The coronavirus has wrought incalculable damage on every sector of the world economy, but few industries have been as tangibly and immediately impacted as tourism. The World Tourism Council estimates that more than 50 million jobs in the industry could be lost, and that the sector itself could shrink by up to 25 per cent this year alone.

Italy, which has been particularly hard hit by the coronavirus, heavily relies on its lucrative tourism industry. According to the Bank of Italy, tourism accounts for around 6 per cent of the country’s GDP and more than 1.5 million residents work in accommodation and food services.

Sicily, the beautiful Mediterranean island that looks like it’s being kicked by the rest of boot-shaped Italy, is doing it especially tough. It’s already lost US$1.09 billion in revenue since Italy went into lockdown in March. But the summer tourism season is about to kick off in Europe, and with lockdowns easing in Italy from next week, the tourism sector has big plans for luring tourists back.
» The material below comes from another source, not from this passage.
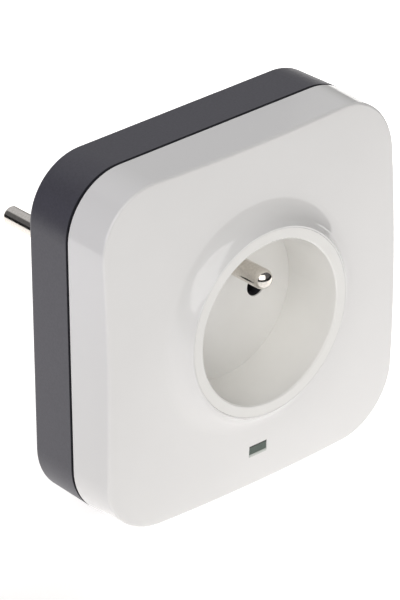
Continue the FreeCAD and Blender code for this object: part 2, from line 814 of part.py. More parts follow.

Sicily’s government has an especially ambitious plan: it’ll be paying for tourists to holiday there. It’s earmarked US$50 million to get people visiting the island, which is famed for its charming ancient buildings, pristine beaches and unique cuisine.

Here’s the deal: if you take a holiday to Sicily once lockdowns have eased, the Sicilian government will pay for half of your airfare. On top of that, it’s prepared to cover one third of your hotel expenses as well. Sold.
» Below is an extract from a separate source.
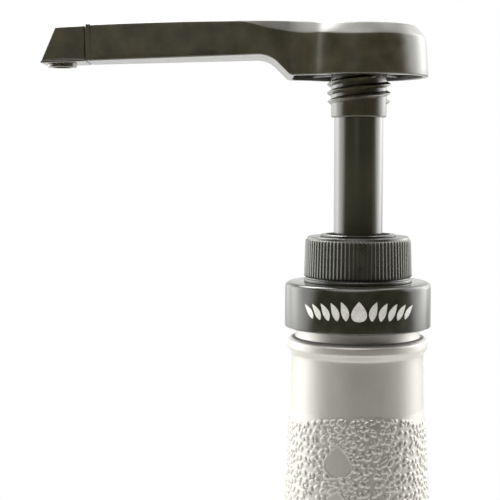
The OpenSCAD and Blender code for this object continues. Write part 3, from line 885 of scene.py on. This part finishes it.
def matt_painted_shade_hollow(shell):
    """Gives the unpolished faces inside the hollow their own matt material, whose darker colour is painted
    shade.
    """
    shell.data.materials.append(HEAD_MATT_PAINTED_SHADE)
    for face in shell.data.polygons:
        x, y, z = face.center / MM
        inside = math.hypot(x, y) < COVE_R or face.normal.x * x + face.normal.y * y < 0
        # Faces inside the hollow take the matt material with the painted shade
        if inside and x > TOE_X and RIM_Z + 0.2 < z < CEILING_Z + 0.1:
            face.material_index = 1


def make_head():
    """The press disc and the arm, in three pieces."""
    shell = head_shell()
    for obj in (shell, head_ribs(), head_boss()):
        place(obj, "plunger", HEAD_BLACK, "head_plastic", "pump_head")
    matt_painted_shade_hollow(shell)


# ---------------------------------------------------------------- spout tip

def box_between(stations, bevel_mm, name):
    """A closed solid through rectangular sections (x, half-width, low z, high z), with rounded edges."""
    work = Patchwork()
    rows = []
    for x_low, x_high, half, low, high in stations:
        rows.append([(x_low, -half, low), (x_high, -half, high), (x_high, half, high), (x_low, half, low)])
    work.loft(rows)
    obj = work.build(name)
    rounding = obj.modifiers.new("rounding", "BEVEL")
    rounding.width = bevel_mm * MM
    rounding.segments = 3
    rounding.limit_method = "ANGLE"
    rounding.angle_limit = math.radians(30)
    rounding.harden_normals = True
    return obj


def drilled(obj, x, radius, low, high):
    """Cuts a blind round hole into a piece from below and keeps the result as plain mesh."""
    drill = Patchwork()
    turned(drill, [(0.0, low), (radius, low), (radius, high - 0.2), (radius - 0.2, high), (0.0, high)], 96,
           closed=False)
    drill.points = [(px + x, py, pz) for px, py, pz in drill.points]
    cutter = drill.build("cutter")
    cut = obj.modifiers.new("hole", "BOOLEAN")
    cut.object = cutter
    cut.solver = "EXACT"
    obj.modifiers.new("flat faces", "WEIGHTED_NORMAL").keep_sharp = True
    finished = bpy.data.meshes.new_from_object(obj.evaluated_get(bpy.context.evaluated_depsgraph_get()))
    obj.modifiers.clear()
    obj.data = finished
    bpy.data.objects.remove(cutter)


def make_tip():
    """The end piece: a raked body, a proud seam band, a thin lip and a round mouth pointing down."""
    rake = 4.3
    tip_x = -91.0
    seam_x = -78.15
    under = arm_under(OUTLET_X)
    hole_top = under + 4.7
    sections = []
    for i in range(6):
        t = i / 5
        low_x = tip_x + 0.15 + (seam_x - tip_x - 0.15) * t
        high_x = tip_x + rake + (seam_x - tip_x - rake) * t
        half = arm_half(0.5 * (low_x + high_x)) - 0.18
        sections.append((low_x, high_x, half, arm_under(low_x) + 0.45, arm_top(high_x) - 0.12))
    body = box_between(sections, 0.45, "tip_body")
    drilled(body, OUTLET_X, OUTLET_R, under - 2, hole_top)

    lip_rows = []
    for i in range(5):
        x = tip_x + (seam_x - tip_x) * i / 4
        lip_rows.append((x, x + 0.12, arm_half(x) + 0.1, arm_under(x) - 0.1, arm_under(x) + 0.55))
    lip = box_between(lip_rows, 0.22, "tip_lip")
    drilled(lip, OUTLET_X, OUTLET_R, under - 2, hole_top)

    band = []
    for x in (-77.95, -77.3, -76.65):
        band.append((x, x, arm_half(x) + 0.08, arm_under(x) + 0.1, arm_top(x) + 0.22))
    collar = box_between(band, 0.22, "tip_collar")

    mouth = Patchwork()
    profile = filleted([(OUTLET_R, under - NOZZLE_OUT, 0.12), (OUTLET_R + 1.2, under - NOZZLE_OUT, 0.12),
                        (OUTLET_R + 1.3, under + 0.3, 0), (OUTLET_R - 0.02, under + 0.3, 0)])
    turned(mouth, profile, 96)
    mouth.points = [(x + OUTLET_X, y, z) for x, y, z in mouth.points]
    ring = mouth.build("tip_mouth")

    for piece in (body, collar, lip, ring):
        place(piece, "plunger", HEAD_BLACK, "head_plastic", "spout_tip")


# ---------------------------------------------------------------- return spring

def make_spring():
    """A round-wire spring whose end turns lie flat, squashed by the pump's stroke."""
    work = Patchwork()
    wire = 0.6
    coils = 10
    coil_r = 8.35
    low = SPRING_FOOT + wire
    high = SPRING_TOP - wire
    dead = 0.1
    dead_rise = 0.25
    rows = []
    steps = coils * 36
    for i in range(steps + 1):
        t = i / steps
        if t < dead:
            rise = t * dead_rise
        elif t > 1 - dead:
            rise = 1 - (1 - t) * dead_rise
        else:
            rise = dead * dead_rise + (t - dead) * (1 - 2 * dead * dead_rise) / (1 - 2 * dead)
        a = 2 * math.pi * coils * t
        z = low + (high - low) * rise
        row = []
        for k in range(10):
            b = 2 * math.pi * k / 10
            r = coil_r + wire * math.cos(b)
            row.append((r * math.cos(a), r * math.sin(a), z + wire * math.sin(b)))
        rows.append(row)
    work.loft(rows)
    obj = work.build("spring_wire", sharp_deg=60)
    place(obj, "pump", STEEL, "steel", "return_spring")
    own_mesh(obj)


# ---------------------------------------------------------------- studio

# Backdrop: brightness at the sides and at the back, and how far back it starts and ends to rise
BACKDROP_LEVELS = (0.03, 1.22)
BACKDROP_EDGES = (0.45, 0.95)
# Warm light of the room behind the camera, which fades out towards the backdrop
ROOM_LEVEL = 0.1
ROOM_EDGES = (0.4, -0.4)
ROOM_COLOUR = (1.0, 0.8, 0.5, 1)
LAMP_COLOUR = (1.0, 0.997, 0.985, 1)
# Softboxes by azimuth from the front towards +X, elevation, inner and outer half-angle, brightness
SOFTBOXES = [
    (-104, 10, 14, 37, 5.7),
    (-132, 8, 10, 32, 3.0),
    (-112, -24, 8, 32, 1.2),
    (-145, 56, 9, 25, 17.5),
    (109, 18, 14, 37, 6.3),
    (132, 18, 10, 32, 2.3),
    (114, -24, 8, 30, 2.4),
    (84, -16, 6, 26, 0.9),
    (130, 50, 12, 26, 1.3),
    (180, 80, 16, 44, 4.7),
    (-24, 60, 12, 36, 5.0),
    (-14, 10, 1, 13, 0.5),
]


def softbox(nodes, links, towards, azimuth, elevation, inner, outer, level):
    """Brightness of a round, soft-edged lamp in the direction looked in."""
    a = math.radians(azimuth)
    e = math.radians(elevation)
    dot = nodes.new("ShaderNodeVectorMath")
    dot.operation = "DOT_PRODUCT"
    dot.inputs[1].default_value = (math.sin(a) * math.cos(e), -math.cos(a) * math.cos(e), math.sin(e))
    links.new(towards, dot.inputs[0])
    outer_cos = math.cos(math.radians(outer))
    inner_cos = math.cos(math.radians(inner))
    return map_range(nodes, links, dot.outputs["Value"], 0.0, level, outer_cos, inner_cos, smooth=True)


def added(nodes, links, a, b):
    """The sum of two values."""
    node = nodes.new("ShaderNodeMath")
    node.operation = "ADD"
    links.new(a, node.inputs[0])
    links.new(b, node.inputs[1])
    return node.outputs["Value"]


def background(nodes, links, colour, strength=None):
    """Light of one colour from all round."""
    node = nodes.new("ShaderNodeBackground")
    node.inputs["Color"].default_value = colour
    if strength:
        links.new(strength, node.inputs["Strength"])
    return node.outputs["Background"]


def make_world():
    """Soft studio surroundings: softboxes at both sides, an overhead one and a white backdrop."""
    world = bpy.data.worlds.new("studio")
    bpy.context.scene.world = world
    world.use_nodes = True
    nodes = world.node_tree.nodes
    links = world.node_tree.links
    nodes.clear()
    towards = nodes.new("ShaderNodeTexCoord").outputs["Generated"]
    split = nodes.new("ShaderNodeSeparateXYZ")
    links.new(towards, split.inputs["Vector"])
    depth = split.outputs["Y"]

    lamps = map_range(nodes, links, depth, *BACKDROP_LEVELS, *BACKDROP_EDGES, smooth=True)
    for lamp in SOFTBOXES:
        lamps = added(nodes, links, lamps, softbox(nodes, links, towards, *lamp))
    room = map_range(nodes, links, depth, 0.0, ROOM_LEVEL, *ROOM_EDGES)
    around = nodes.new("ShaderNodeAddShader")
    links.new(background(nodes, links, LAMP_COLOUR, lamps), around.inputs[0])
    links.new(background(nodes, links, ROOM_COLOUR, room), around.inputs[1])

    # The camera sees plain white where it sees past the object
    path = nodes.new("ShaderNodeLightPath")
    mix = nodes.new("ShaderNodeMixShader")
    links.new(path.outputs["Is Camera Ray"], mix.inputs["Fac"])
    links.new(around.outputs["Shader"], mix.inputs[1])
    links.new(background(nodes, links, (1, 1, 1, 1)), mix.inputs[2])
    output = nodes.new("ShaderNodeOutputWorld")
    links.new(mix.outputs["Shader"], output.inputs["Surface"])


def make_floor():
    """The studio's plain pale floor."""
    work = Patchwork()
    size = 700.0
    steps = 14
    line = [-size + 2 * size * i / steps for i in range(steps + 1)]
    work.grid([[(x, y, 0.0) for x in line] for y in line])
    floor = work.build("studio_floor")
    floor.data.materials.append(FLOOR)


def make_camera():
    """A low front view of the pump, with most of the bottle below the frame."""
    data = bpy.data.cameras.new("camera")
    data.lens = 90.0
    data.sensor_width = 36.0
    camera = bpy.data.objects.new("camera", data)
    bpy.context.scene.collection.objects.link(camera)
    camera.location = (-0.0315, -0.364, 0.32685)
    camera.rotation_euler = (math.radians(90 - 4.15), 0, 0)
    bpy.context.scene.camera = camera


def carried_nodes():
    """Materials for the CAD nodes that are kept as they are."""
    kept = {
        SEAL: ["bottle_gasket", "neck_gasket", "stem_seal", "stem_gasket", "tip_gasket"],
        CAP_BLACK: ["chaplet"],
        NATURAL: ["pump_housing", "ball_cage", "dip_tube", "piston", "stem_foot"],
        STEEL: ["inlet_ball", "outlet_ball"]}
    for material, nodes in kept.items():
        for node in nodes:
            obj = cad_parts[node]
            obj.data.materials.clear()
            obj.data.materials.append(material)


make_bottle()
make_adapter()
make_print()
make_closure()
make_stem()
make_head()
make_tip()
make_spring()
carried_nodes()

make_world()
make_floor()
make_camera()

scene = bpy.context.scene
scene.view_settings.view_transform = "Standard"
scene.view_settings.look = "None"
As soon as Italy’s lockdown restrictions have sufficiently eased, vouchers for this deal will be up for grabs via Sicily’s tourism website.
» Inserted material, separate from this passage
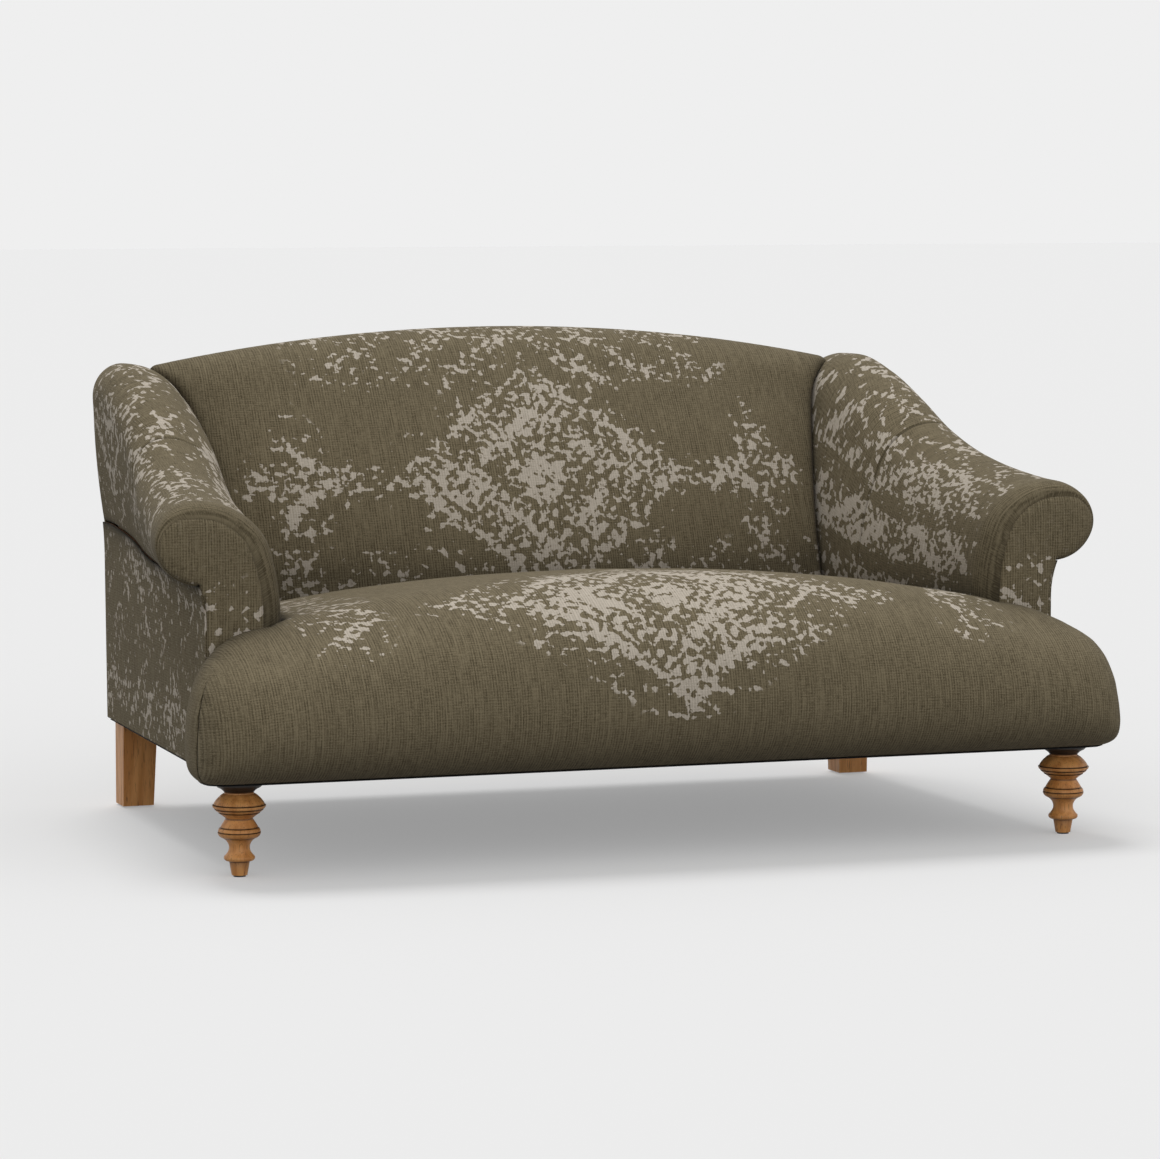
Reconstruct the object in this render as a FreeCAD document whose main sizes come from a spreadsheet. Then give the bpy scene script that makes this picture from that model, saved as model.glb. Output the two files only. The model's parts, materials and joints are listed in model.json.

There’s no word on when the deal will drop (or if it will stretch to cover a flight from Australia) – so if you’re keen, you’ll have to set a daily calendar reminder to check in on the website. And we reckon once the vouchers show up, they’ll move pretty quickly. With Australia’s borders closed for the foreseeable future, we’ll also have to wait for things in the world get a lot better before we can realistically start planning the Euro holidays we all crave.